Moi je crois en toi, en toi sur ta croix
les enfants dessinent des signes de croix
et je crois en toi, en toi sur ta croix
Fils de Dieu sublime, crucifié pourquoi
Entendez chaque Croix, avec une dizaine de rrr roulés à la Mireille Matthieu des grands jours. Imaginez une voix affectée et grandiloquente pour chansons d'amour sirupeuses. Ce
registre qui lui a valu cette belle carrière auprès de la gent féminine.
Le tout avec une orchestration sans finesse, mêlant orgue Bontempi et batterie de bal populaire.
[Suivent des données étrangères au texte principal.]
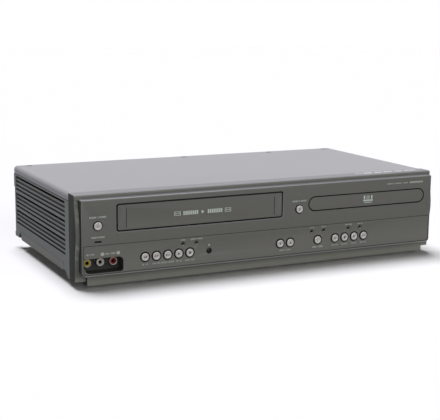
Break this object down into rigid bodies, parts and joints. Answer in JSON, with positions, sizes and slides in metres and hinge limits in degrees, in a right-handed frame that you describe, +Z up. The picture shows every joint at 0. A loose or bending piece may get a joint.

On ajoutera au tableau la reprise d'un standard de la comédie musicale Les dix commandements signé Pascal Obispo, ou une adaptation d'Amazing grace qui ferait sursauter n'importe quelle
chorale de quartier.
Bref, un cadeau de Noël à éviter absolument. Sauf pour quelqu'un dont on souhaite honorer le mauvais goût musical ou le douzième degrés.
Quitte à faire dans la musique kitsch, autant investir dans le dernier opus du chef et violoniste batave André Rieu, finement intitulé Joyeux Noël (Polydor). C'est propre, sans
originalité aucune. Mais on rit moins qu'avec les épanchements spirituels de Michèle Torr.
(1) Seule un conscience professionnelle admirable m'a fait aller au bout de ce CD reçu en service de presse.